“I am just a simple individual who films what he loves to film”
Wang Bing
In un festival che (di)mostra in modo sempre più drammaticamente la figura/immagine di un cinema che perde coscientemente le coordinate umane, diventando sempre più spesso esclamazione improba di un artificio sociale che fa dello spettacolo la forma più redditizia di sopravvivenza, vedere un’opera di Wang Bing ha il sapore del respiro trattenuto, dell’aria fresca che schiarisce lo sguardo. Non avrebbe più senso nemmeno parlare del suo sempre più intrinseco e tangibile rapporto occhio-cuore e della sua sempre più potente introiezione di realtà che spalanca squarci di vita resistiti nella loro stessa impossibilità di vedersi, e che lui con sensibilità pressoché unica ogni volta ci dona, con profondissimo amore. La leggenda vuole che questo suo ultimo film sia nato per caso, sulla strada di un altro progetto in procinto di essere realizzato, e la cosa lo renderebbe ancora più straordinario. È proprio nell’umilissimo atto dell’accompagnare e del seguire con lo sguardo altri uomini in difficoltà che Wang ci rende nuovamente partecipi del dramma e della bellezza dell’esistere con una semplicità disarmante.
Il teatro d´azione questa volta è la frontiera tra lo Yunnan cinese, e la regione impervia di Kokang in Myanmar (ex Birmania, Burma) dove la dinastia Ta’ang é ancora una volta in pericolo per una guerra civile, e molte donne con bambini scappano oltre il confine verso la Cina. Wang Bing accompagna alcune di queste comunità messe insieme dal destino, allo stesso tempo moderno e quasi mitico e arcaico. Il viaggio disperde ed unisce, la strada è speranza e salvezza, è distanza e futuro, c’è sempre un sorriso, una comprensione, un abbraccio tra queste anime che vagano fra le remote montagne con pochi averi, accampandosi in posti di fortuna e a volte guadagnando un paio di yuan durante il raccolto della canna da zucchero. Una routine che pare disperata, nel continuo vagabondaggio in cerca della più minima delle sicurezze, ben sapendo che è la stupidità dell’uomo a costringerli a tutto ciò, e che è difficile che lungo il cammino possano trovare qualcosa di meglio. Le condizioni di vita nei campi di accoglienza e la reperibilità di generi di prima necessità sono in costante evoluzione a causa del sovraffollamento (tra le continue derive di post-occidentalizzazione e l’estetica della fame disarmante), con molte persone sul ciglio della strada a riflettere sulla propria esperienza di terrore della guerra, sulla loro fuga, sulla loro angoscia perenne di essere picchiati, massacrati, forzatamente arruolati come combattenti.

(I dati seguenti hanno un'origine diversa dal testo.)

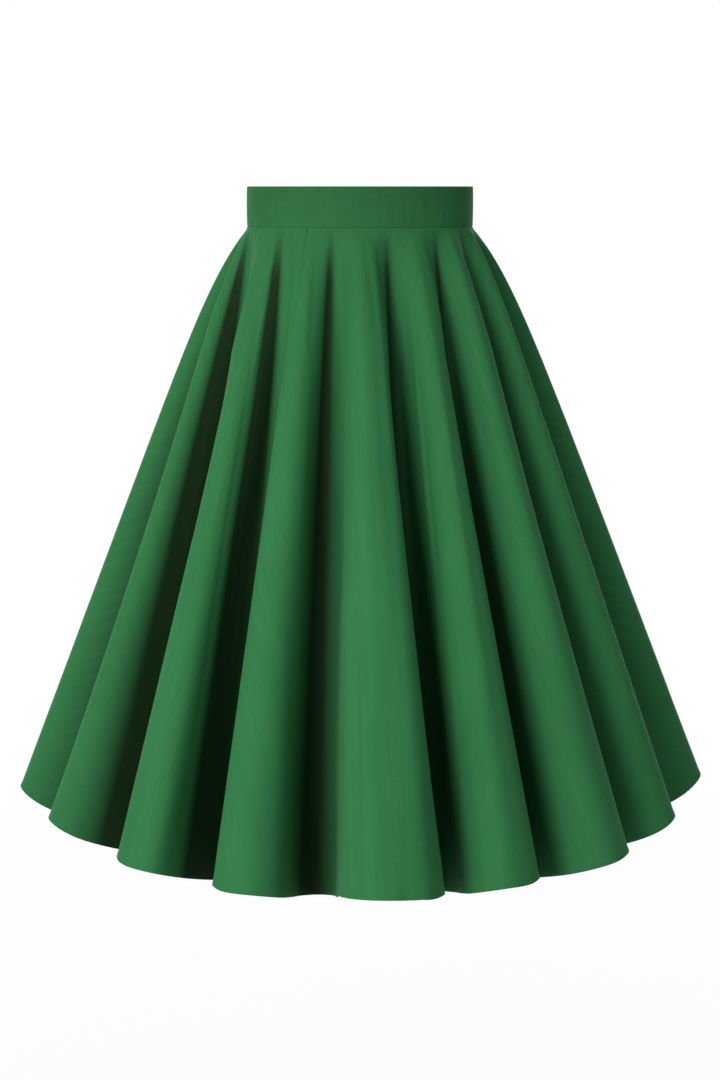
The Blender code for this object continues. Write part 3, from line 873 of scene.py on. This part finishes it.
def finish_hardware(name, bm, material, body, node):
    """Turn a bmesh of small metal parts into a smooth piece."""
    bmesh.ops.recalc_face_normals(bm, faces=bm.faces)
    mesh = bpy.data.meshes.new(name)
    bm.to_mesh(mesh)
    bm.free()
    mesh.shade_smooth()
    mesh.set_sharp_from_angle(angle=math.radians(CRISP_ANGLE))
    return add_piece(name, mesh, material, body, [node])


def make_slider(material):
    """Slider: plate in front of the opening, neck through it, body behind, lugs and pin."""
    bm = bmesh.new()
    half = SLIDER_HIGH.x
    low, high = SLIDER_LOW.z, SLIDER_HIGH.z
    body_back = SLIDER_LOW.y
    half_plate = half - PLATE_INSET
    add_block(bm, (-half_plate, PLATE_FACE - PLATE_DEPTH, low), (half_plate, PLATE_FACE, high), PLATE_EDGE)
    add_block(bm, (-NECK_WIDTH / 2, body_back + NECK_INSET, low + NECK_INSET),
              (NECK_WIDTH / 2, PLATE_FACE - SINK, high - NECK_INSET), NECK_EDGE)
    add_block(bm, (-half, body_back, low), (half, body_back + BODY_DEPTH, high), BODY_EDGE)
    for side in (-1, 1):
        inner = side * LUG_GAP / 2
        outer = side * (LUG_GAP / 2 + LUG_WALL)
        add_block(bm, (min(inner, outer), PLATE_FACE - SINK, PIN.z - LUG_HEIGHT / 2),
                  (max(inner, outer), SLIDER_HIGH.y, PIN.z + LUG_HEIGHT / 2), LUG_EDGE)
    reach = (LUG_GAP + LUG_WALL) / 2
    ends = ((reach, PIN_RADIUS), (reach, PIN_RADIUS * PIN_END_RING))
    rings = add_rings(bm, mirrored(ends), PIN_SIDES)
    join_rings(bm, rings, rings[1:])
    close_ends(bm, rings)
    finish_hardware("zip_slider_metal", bm, material, "skirt", "zip_slider")


def tab_outline(inset):
    """Outline of the pull tab in X and Z from its hinge line, drawn in by an inset."""
    end = TAB_WIDTHS[-1][1] - inset
    low = PIN.z - PULL_LOW.z - TAB_WIDTHS[-1][1]
    left = [(-width + inset, -fall - (inset if step == 0 else 0.0))
            for step, (fall, width) in enumerate(TAB_WIDTHS)]
    round_end = [(end * math.cos(math.pi + math.pi * step / TAB_END_STEPS),
                  -low + end * math.sin(math.pi + math.pi * step / TAB_END_STEPS))
                 for step in range(TAB_END_STEPS + 1)]
    right = [(-x, z) for x, z in reversed(left[:-1])]
    return left[:-1] + round_end + right


def make_pull(material):
    """Pull tab: an eye round the slider's pin and a flat tab with a raised rim on both faces."""
    bm = bmesh.new()
    edge = EYE_WIDTH / 2
    section = ((edge - EYE_CHAMFER, EYE_RADIUS), (edge, EYE_RADIUS - EYE_CHAMFER),
               (edge, EYE_BORE_RADIUS + BORE_CHAMFER), (edge - BORE_CHAMFER, EYE_BORE_RADIUS))
    rings = add_rings(bm, mirrored(section), EYE_SIDES)
    join_rings(bm, rings, rings[1:] + rings[:1])

    half = TAB_WALL / 2
    layers = [(inset, half - sunk) for inset, sunk in TAB_LAYERS]
    layers += [(inset, -depth) for inset, depth in reversed(layers)]
    loops = [[bm.verts.new((x, PIN.y + depth, PIN.z + z)) for x, z in tab_outline(inset)]
             for inset, depth in layers]
    join_rings(bm, loops, loops[1:])
    close_ends(bm, loops)
    finish_hardware("zip_pull_metal", bm, material, "pull_tab", "zip_pull")


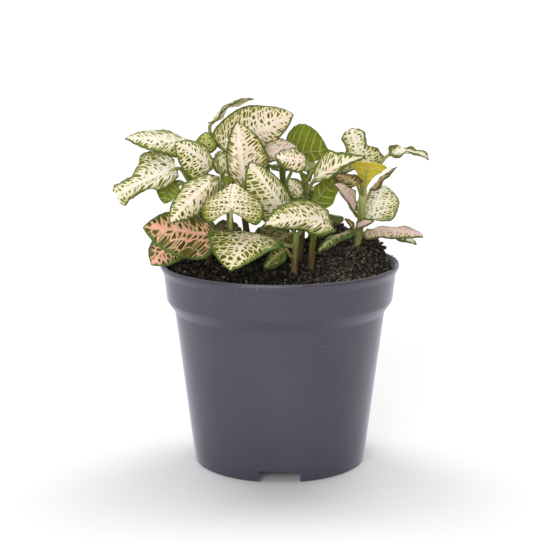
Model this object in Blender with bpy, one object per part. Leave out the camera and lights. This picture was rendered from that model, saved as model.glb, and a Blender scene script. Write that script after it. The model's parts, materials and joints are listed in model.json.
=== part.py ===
"""A nerve plant (Fittonia) in a plastic nursery pot: pot, potting soil, stems and leaves.

Sizes are in millimetres, measured from the point on the ground under the pot's centre.
-Y is the front of the plant and +X is its right. Each mesh becomes metres as it is made, and
all objects hang on one empty, which moves the plant so that its box stands on the origin.
"""

import math
from typing import NamedTuple

import bmesh
import bpy
from mathutils import Matrix, Vector

MM = 0.001

# Where the pot's centre stands, so that the plant's whole box is centred on the origin.
POT_CENTRE = (1.8, 0.0)

# Pot: a thin tapered wall with a wider band under its lip.
POT_HEIGHT = 89.0
WALL = 1.1
BASE_RADIUS = 38.1
BODY_TOP = (46.3, 68.0)
BAND_FOOT = (49.8, 73.0)
BAND_TOP = (50.9, 84.5)
LIP_RADIUS = 52.5
LIP_DROP = 1.4
POT_SIDES = 48

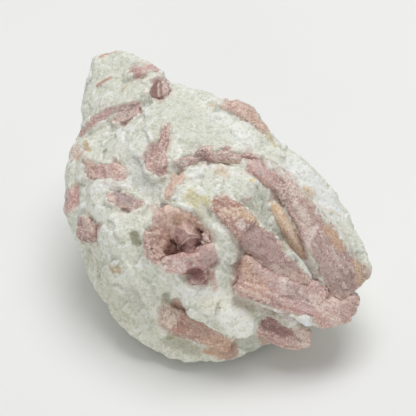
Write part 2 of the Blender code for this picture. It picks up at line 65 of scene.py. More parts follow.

Ma proprio qui sta la straordinarietà del cinema di Wang, che ancora una volta non calca mai la mano, lascia scivolare gli eventi più drammatici sempre con partecipazione e mai con compassione, segue in prima persona il cammino di questo straordinario popolo soffermandosi attorno al fuoco la sera, dove si parla di quello che sulla loro pelle hanno sperimentato fino a quando spesso qualcuno esclama che sarebbe meglio non parlare affatto, è troppo doloroso. Fino all’ultimo respiro della candela, il dialogo che si scioglie in un coro di ombre che respirano affannosamente nel buio. Allora la telecamera (e la sua luce) si spegne, come se anche lei stanca avesse bisogno di rifiatare per un altro giorno sulla strada. Il cinema di Wang Bing non tenta di analizzare questa guerra dimenticata, non vuole nemmeno educare socialmente o storicamente uno spettatore, si limita (?) a mostrare questo umanissimo flusso di estrema sensibilità nel guardare gli ultimi uomini del mondo a contatto con gli ultimi luoghi del mondo. È lui stesso che sta in prima linea, a supportarli e accompagnarli come se la macchina da presa non fosse solo una finestra su di loro, ma quasi un bastone con cui si possano sorreggere e con cui dialogare continuamente per sentirsi un po’ meno soli. Lui filma solamente ció che ama e, in questa dolcissima osmosi, basta lo sguardo per innamorarci a nostra volta. Nei tenerissimi sguardi di quei bambini, nella tenacia delle loro madri, nell’amore continuo che cortocircuita l´immagine e la guerra stessa, anche la paura pare perdere il sopravvento. La loro, ma forse anche la nostra, spettatori attoniti dell’ennesimo film straordinario di Wang Bing.